İnsanların hata yapabileceği öğretilmeli ama hatadan dönmenin erdem olduğu da öğretilmeli…

Yakın ve uzak demeden tüm akrabaları ziyaret etmek ve anıları paylaşmak, sonra da yüreğindeki değişimi kaleme almasını istemek…

Bir hasta ziyaret etseler mesela, yüreklerinde meydana gelen değişikliği yazsalar.

Milli Eğitimin Erdemli Birey Projesi gibi, hatta ondan çok daha kapsamlı.

Yolda kalana yardım etmek mesela…

Bir aç insanı doyurmak, selam vermek, selam almak.

Tebessüm etmek, gördüğü her kişiye…

Tek başına yaşayanlara dost olmak…

Acısı olanların acısını, sevinci olanların sevincini paylaşmak…

Bir çocuğun yüzünü güldürmek, bir yaşlıya hürmet etmek…

Kadın, erkek, çocuk, genç, yaşlı ayrımı yapmadan “insan” olarak değer vermek, önemsemek ve önemsenmek…

Türk, Kürt, Laz, Çerkez, Ermeni diye ayırmadan herkesin “insan” olduğunun farkına vararak davranmak.

Diline, dinine bakmadan aynı şekilde yaklaşmak…

Vücudundaki engelin, insanlığına engel olmadığını, olmayacağını bilmek, hissetmek ve bunu hissettirmek…

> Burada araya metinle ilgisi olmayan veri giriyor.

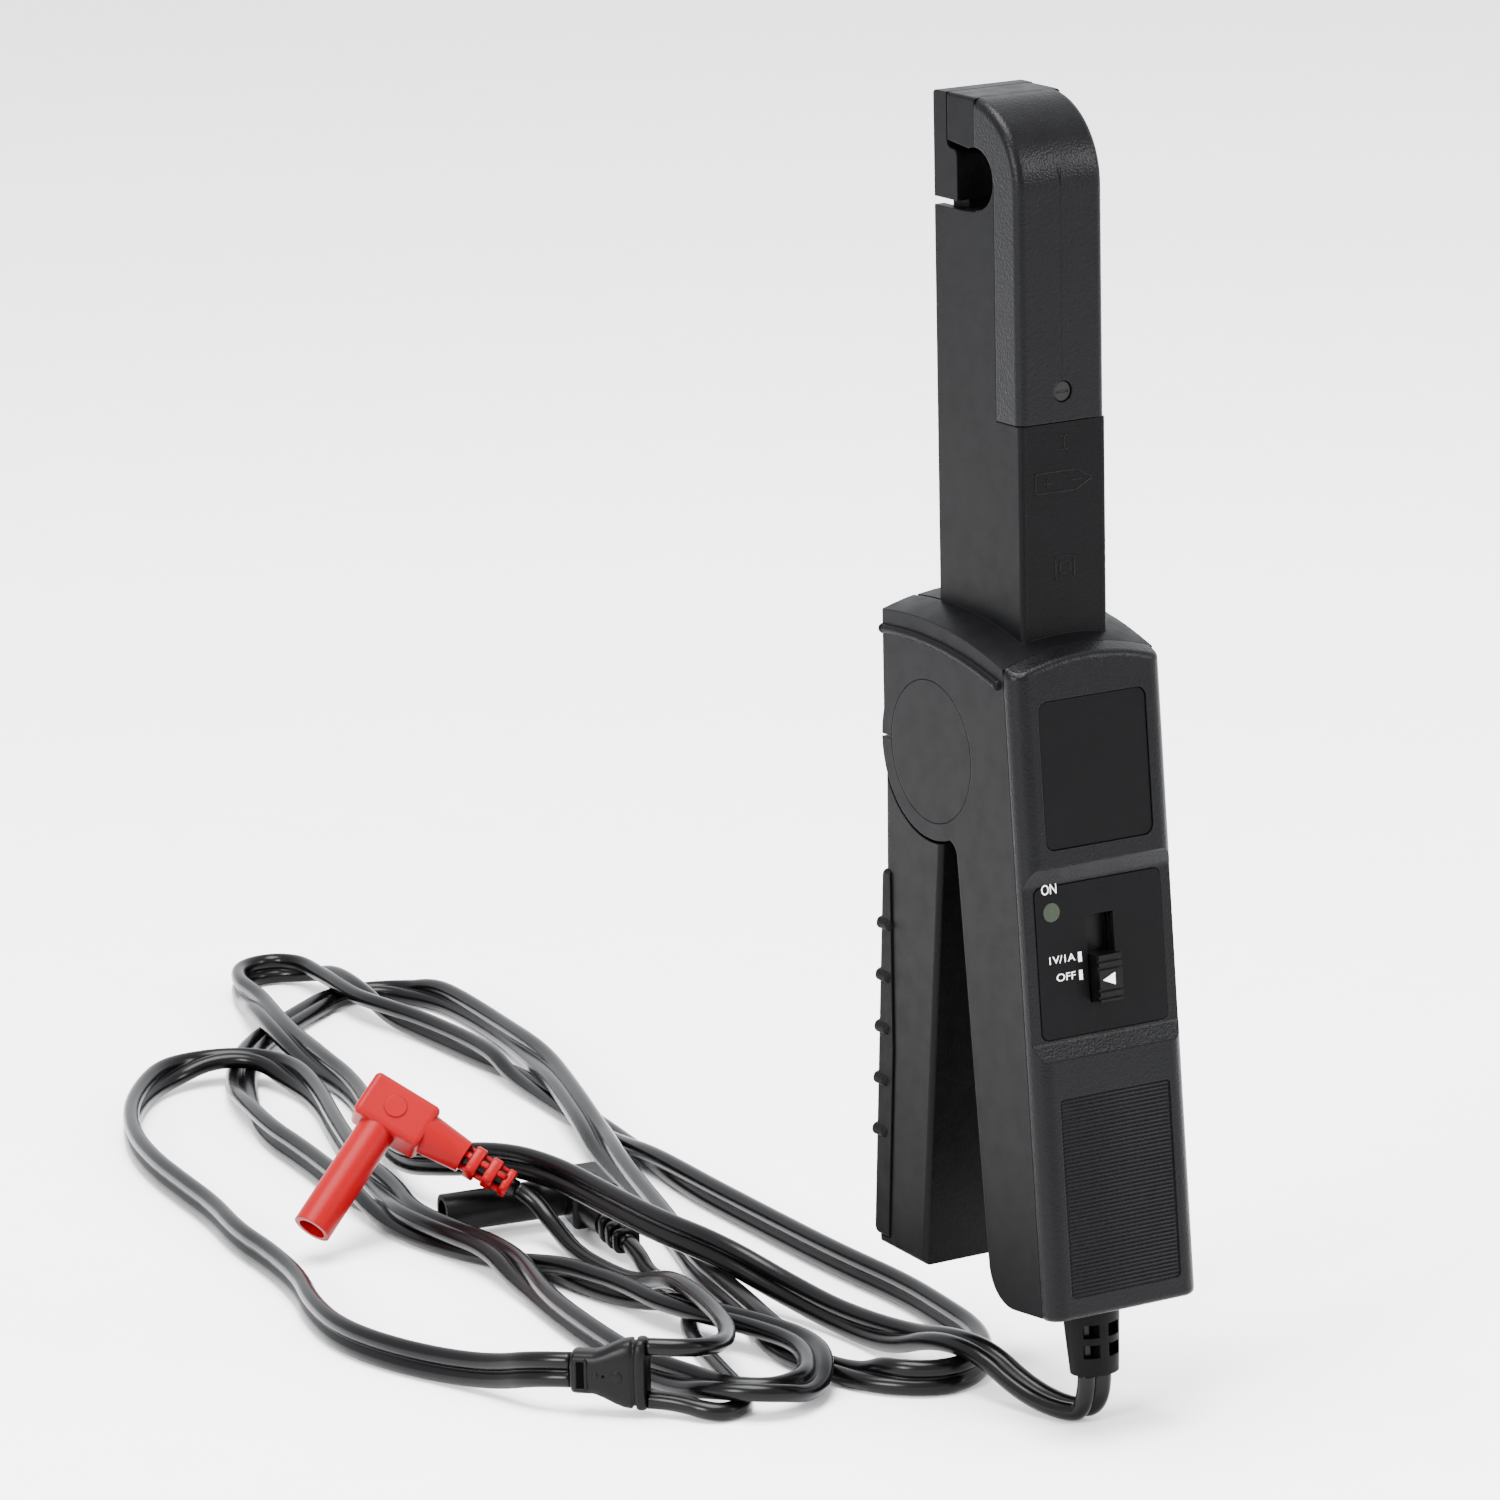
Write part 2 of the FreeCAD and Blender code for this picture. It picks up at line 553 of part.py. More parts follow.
def battery_snap():
    """The snap connector on the battery's studs."""
    top = BATTERY_SPAN[0]
    snap = on_face(-9.2, 9.2, top - 4.1, top - 0.1, STUD_DEPTH - 2.9, STUD_DEPTH + 3.1)
    for stud in battery_studs(2.7, 2.6):
        snap = snap.cut(stud)
    return lean(snap)


def housing_screws():
    """Four self-tapping screws, in from the inner side of the handle."""
    screws = []
    for x, down in screw_places():
        tip = V(x, FACE_Y + COVER_DEPTH + 1, FACE_Z - down)
        screws.append(lean(Part.makeCylinder(1.25, 11, tip, V(0, 1, 0))))
    return Part.makeCompound(screws)


def nose_screw():
    """The screw that holds the nose to the stem."""
    head = Part.makeCylinder(1.9, 0.6, V(0, JAW_FRONT + 0.35, -39.4), V(0, 1, 0))
    head = head.cut(box(-1.4, 1.4, JAW_FRONT, JAW_FRONT + 0.6, -39.7, -39.1))
    return head.fuse(Part.makeCylinder(1.15, 8, V(0, JAW_FRONT + 0.9, -39.4), V(0, 1, 0)))


def pivot_cap(side):
    """The flush round cap over one end of the hinge pin."""
    x0 = min(side * BODY_HALF, side * (BODY_HALF - 1.1))
    return rod(x0, x0 + 1.1, PIVOT_Y, PIVOT_Z, CAP_R)


def sensor_cable():
    """The flat cable from the sensor down the stem to the board."""
    along_stem = box(1.7, 5.0, -9.6, -8.9, -97.0, -16.6)
    return along_stem.fuse(box(1.7, 5.0, -16.0, -8.9, -98.0, -97.0))


# ================================================================ lead
def boot():
    """The strain relief under the handle: an oval taper with four windows a side."""
    top = oval(6.2, 4.6, V(*BOOT_TOP))
    end = oval(5.1, 3.9, V(*BOOT_END))
    relief = Part.makeLoft([top, end], True, True)
    for row in (0, 1):
        for side in (-1, 1):
            z = -221.4 - row * 4.0
            x = side * 2.5
            relief = relief.cut(box(x - 1.5, x + 1.5, -40, -21.6, z - 1.3, z + 1.3))
            relief = relief.cut(box(x - 1.5, x + 1.5, -20.4, 0, z - 1.3, z + 1.3))
    plug = Part.makeCylinder(3.4, 3.4, V(*BOOT_TOP), V(0, 0, 1))
    flange = Part.makeCylinder(4.4, 1.3, V(BOOT_TOP[0], BOOT_TOP[1], -213.1), V(0, 0, 1))
    lowest = box(-10, 10, -40, 0, BOOT_END[2] - 3, BOOT_END[2])
    return relief.cut(lowest).fuse([plug, flange]).cut(cover_and_housing_bottom())


def cover_and_housing_bottom():
    """What the boot must stay out of: the wall round its hole."""
    wall = lean(on_face(-20, 20, FACE_LENGTH - 2.4, FACE_LENGTH + 1.0, 0, 30))
    return wall.cut(Part.makeCylinder(3.5, 20, V(0, BOOT_TOP[1], -222), V(0, 0, 1)))


def oval(rx, ry, centre):
    """A flat oval ring."""
    ellipse = Part.Ellipse(centre, rx, ry)
    return Part.Wire([ellipse.toShape()])


def splitter():
    """The Y piece: a collar for the twin lead that flares to two single leads."""
    collar = box(-SPLITTER_HALF, -2.0, -3.1, 3.1, -4.3, 4.3)
    half = [(-2.2, 4.6), (2.0, 6.9), (SPLITTER_HALF, 7.4)]
    corners = [V(x, 0, z) for x, z in half] + [V(x, 0, -z) for x, z in reversed(half)]
    flare = Part.makePolygon(corners + corners[:1])
    body = Part.Face(flare).extrude(V(0, 6.8, 0))
    body.translate(V(0, -3.4, 0))
    body = body.makeFillet(1.0, [e for e in body.Edges if abs(e.CenterOfMass.y) > 3.3])
    body = body.fuse(collar.makeFillet(0.9, collar.Edges)).removeSplitter()
    for side in (-1, 1):
        body = body.cut(box(-6.2, -4.4, side * 3.1 - 0.7, side * 3.1 + 0.7, -3.0, 3.0))
        body = body.cut(box(4.4, 5.6, side * 3.4 - 0.8, side * 3.4 + 0.8, -6.0, 6.0))
    body.rotate(V(0, 0, 0), V(0, 0, 1), SPLITTER_TURN)
    body.translate(V(*SPLITTER_AT))
    return body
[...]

Yusuf Yüzlü bir yaklaşım, tüm Yusuf yüzlülere

Minik yüreklerden, kocaman yüreklere doğru yeni bir adım, yeni bir başlangıç…

Düşünmesi bile güzel…

 

Tweetimden seçmeler

Bence insan, kırıldıkça olgunlaşan canlıdır. Buna inanan, -özellikle yakınlar- daha çok olgunlaşmamız için hiçbir fedakarlıktan kaçınmıyor.